*** Supplied information ***

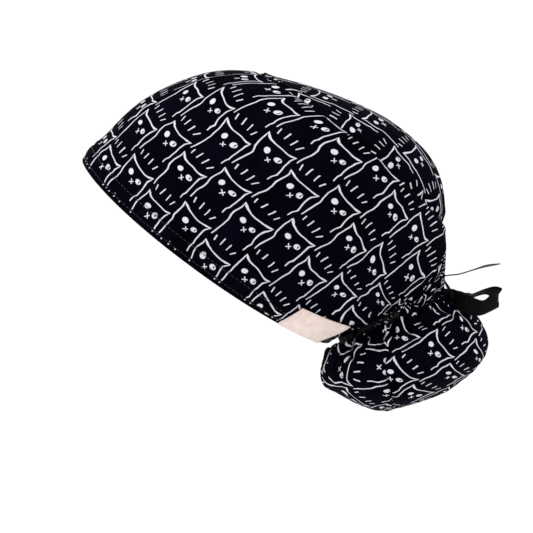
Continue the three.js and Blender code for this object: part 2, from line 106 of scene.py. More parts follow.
CLOTH = 0.9  # one layer of cotton, drawn thicker than its real 0.3 mm
RIBBON_HALF_WIDTH = 5.5
WRAP_GATHERS = {"pitches": (5.6, 12.5), "reaches": (10, 30), "depth": 2.6, "shift": 0.3}
POUCH_GATHERS = {"pitches": (5.2, 11), "reaches": (8, 22), "depth": 2.4}
PAINTED_SHADE_DEPTH = 2.2  # valley depth at which the painted shade in the folds is full

# ribbon rows: middle of the tape x, y, z, then the direction of its width, then its half width
LOOP_LEFT = np.array(
    [
        (2, 113.6, -132.6, 0, 0.3, 0.95, 4.6),
        (2.6, 119.0, -133.8, 0, 0.3, 0.95, 5.2),
        (6.3, 123.4, -134.8, 0, 0.3, 0.95, 5.3),
        (10.5, 129, -137.6, 0, 0.3, 0.95, 5.5),
        (13.5, 136, -139.8, 0.1, 0.2, 0.98, 5),
        (14.5, 141.8, -138.8, 0.1, 0.1, 0.98, 4),
        (13.4, 146.8, -135.4, 0.05, 0, 0.99, 4.9),
        (10.6, 148.4, -133.4, 0, 0, 1, 5.2),
        (8.2, 146, -130.6, -0.6, 0, 0.7, 4.6),
        (6.8, 140.5, -130.4, -0.93, 0, 0.3, 5),
        (6, 132, -133.2, -0.96, 0.05, 0.24, 5.2),
        (5, 126.2, -133.6, -0.9, 0.05, 0.4, 4.4),
        (2, 121, -133.4, -0.8, 0.05, 0.5, 3.4),
    ]
)
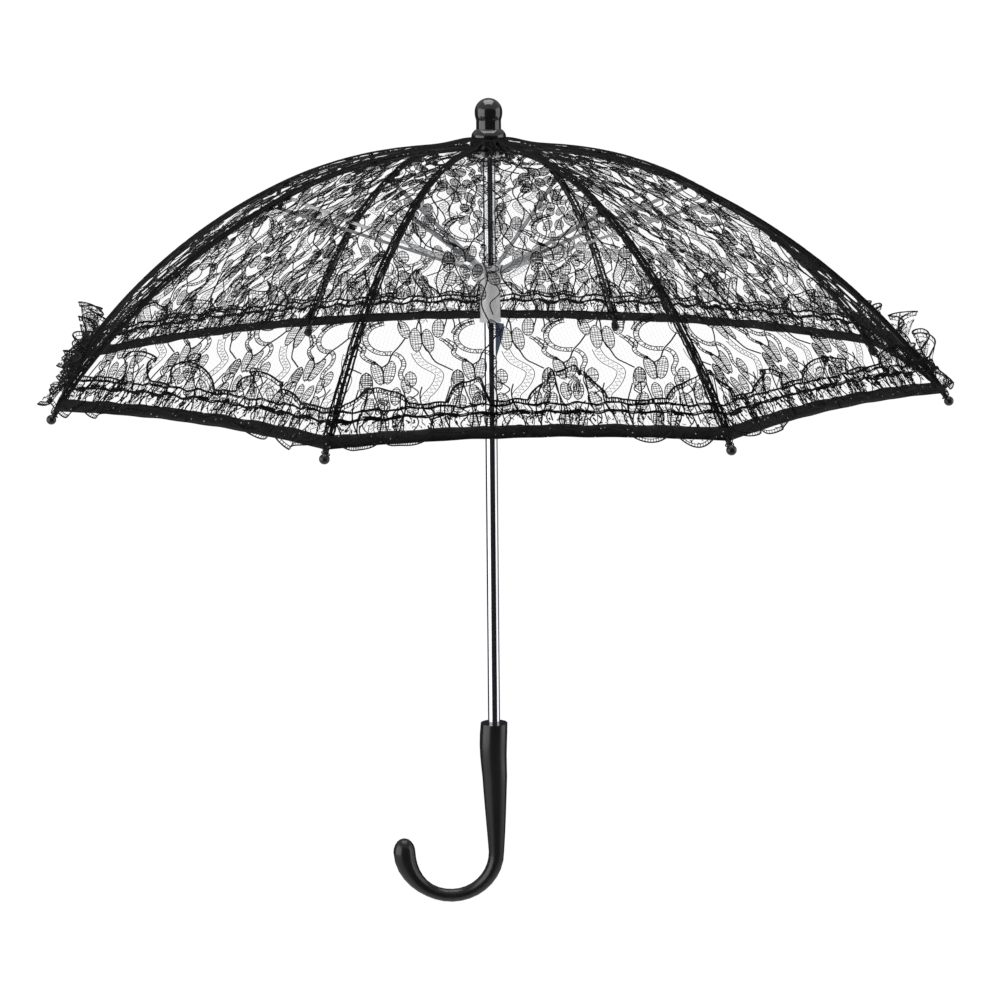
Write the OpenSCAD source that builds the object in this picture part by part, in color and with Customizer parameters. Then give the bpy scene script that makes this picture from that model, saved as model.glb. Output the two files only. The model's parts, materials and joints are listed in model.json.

***

## Task details
Would you write down every record again, exactly?

## Finished task
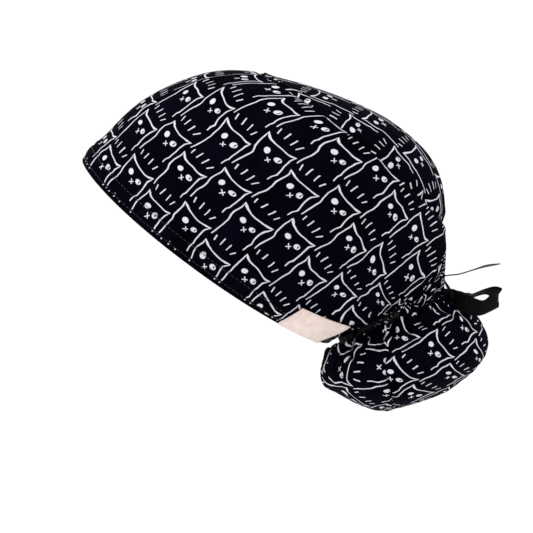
Continue the three.js and Blender code for this object: part 2, from line 106 of scene.py. More parts follow.
CLOTH = 0.9  # one layer of cotton, drawn thicker than its real 0.3 mm
RIBBON_HALF_WIDTH = 5.5
WRAP_GATHERS = {"pitches": (5.6, 12.5), "reaches": (10, 30), "depth": 2.6, "shift": 0.3}
POUCH_GATHERS = {"pitches": (5.2, 11), "reaches": (8, 22), "depth": 2.4}
PAINTED_SHADE_DEPTH = 2.2  # valley depth at which the painted shade in the folds is full

# ribbon rows: middle of the tape x, y, z, then the direction of its width, then its half width
LOOP_LEFT = np.array(
    [
        (2, 113.6, -132.6, 0, 0.3, 0.95, 4.6),
        (2.6, 119.0, -133.8, 0, 0.3, 0.95, 5.2),
        (6.3, 123.4, -134.8, 0, 0.3, 0.95, 5.3),
        (10.5, 129, -137.6, 0, 0.3, 0.95, 5.5),
        (13.5, 136, -139.8, 0.1, 0.2, 0.98, 5),
        (14.5, 141.8, -138.8, 0.1, 0.1, 0.98, 4),
        (13.4, 146.8, -135.4, 0.05, 0, 0.99, 4.9),
        (10.6, 148.4, -133.4, 0, 0, 1, 5.2),
        (8.2, 146, -130.6, -0.6, 0, 0.7, 4.6),
        (6.8, 140.5, -130.4, -0.93, 0, 0.3, 5),
        (6, 132, -133.2, -0.96, 0.05, 0.24, 5.2),
        (5, 126.2, -133.6, -0.9, 0.05, 0.4, 4.4),
        (2, 121, -133.4, -0.8, 0.05, 0.5, 3.4),
    ]
)
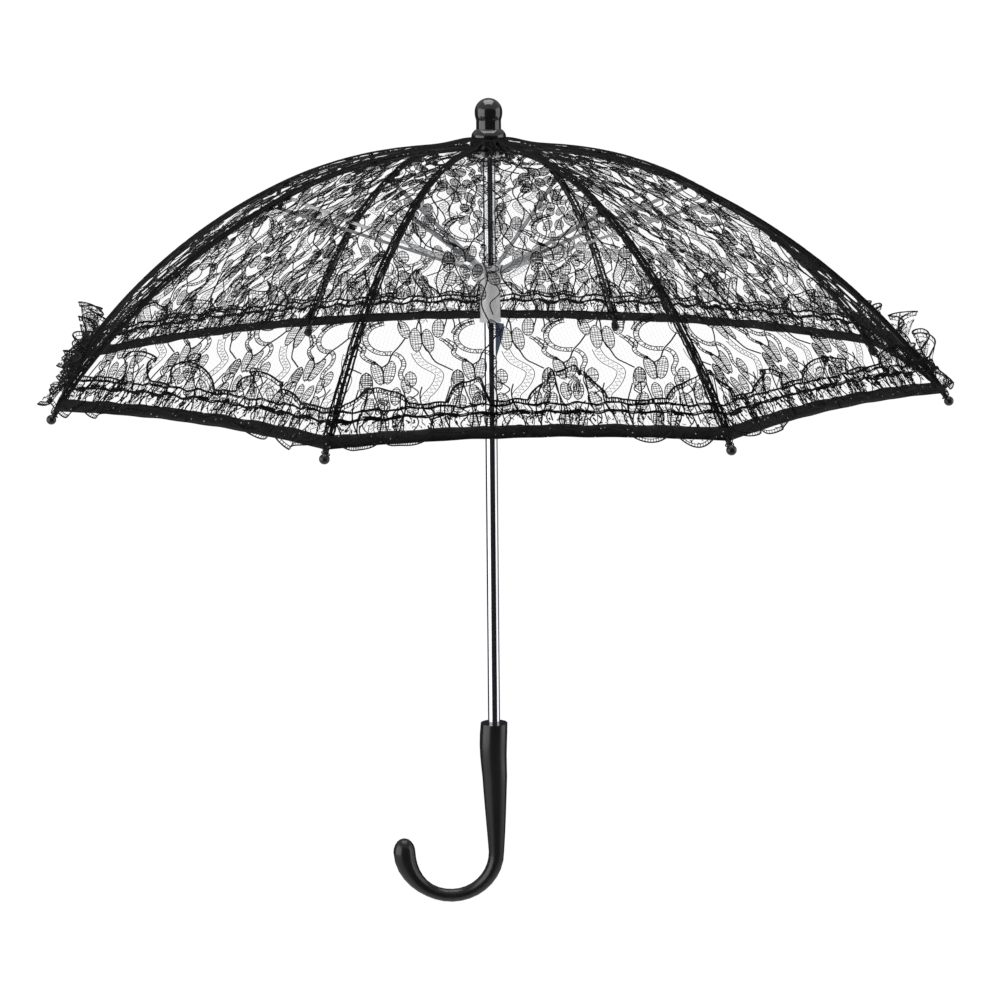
Write the OpenSCAD source that builds the object in this picture part by part, in color and with Customizer parameters. Then give the bpy scene script that makes this picture from that model, saved as model.glb. Output the two files only. The model's parts, materials and joints are listed in model.json.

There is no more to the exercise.